Um fenômeno de destaque no Brasil é o da politização da polícia, com aumento significativo do número de candidatos da corporação nas eleições para cargos eletivos desde 2018.
“Durante as eleições municipais de 2020, tivemos cerca de 800 vereadores policiais […] e algo em torno de 50 prefeitos eleitos, o que representa 10% de todos os que foram candidatos”, revelou Barros. “Essa é uma margem alta para uma categoria profissional.”
A eleição de candidatos policiais não é em si um problema para a democracia brasileira, desde que opiniões políticas particulares não “venham em alguma medida a influenciar a própria ação da polícia”, explicou a pesquisadora.

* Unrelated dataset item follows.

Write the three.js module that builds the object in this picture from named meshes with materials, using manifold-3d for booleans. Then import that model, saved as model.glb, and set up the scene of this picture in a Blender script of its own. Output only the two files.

Além disso, os policiais gozam de alguns privilégios para se candidatar a cargos públicos que, segundo ela, deveriam ser rediscutidos.
“Diferente de outros cargos de servidores públicos, o policial que tem mais de dez anos de carreira não precisa se exonerar para se candidatar”, disse Barros. “O promotor de justiça, por exemplo, precisa […] deixar o seu cargo para se candidatar. Se ele perder a eleição ele não tem como retornar.”
“Agora o policial com mais de dez anos de carreira pode retornar […] então é muito fácil para ele usar a candidatura não tanto como uma forma de entrar na vida política, mas para se politizar dentro da corporação”, relatou Barros.
Para mitigar a influência de posições políticas de oficiais ou praças na corporação, Barros acredita ser necessário aprimorar controle social das polícias.
“Nos últimos anos a gente tem dado cada vez mais autonomia para as polícias […] o que dificulta tanto o controle dessa politização e da ideologização da ação policial, quanto na organização das operações”, argumentou Barros.
Segundo ela, “o controle é bom inclusive para o policial, uma vez que dá mais transparência à organização”.
“Precisamos ter acesso às normativas que indicam a forma de abordagem da polícia, tudo isso para que a transparência e o controle da sociedade possam servir para garantir uma maior democratização do que está acontecendo ali dentro”, disse Barros.
Caso contrário, a atividade policial “vira uma caixa-preta, à qual ninguém tem acesso”, concluiu a pesquisadora.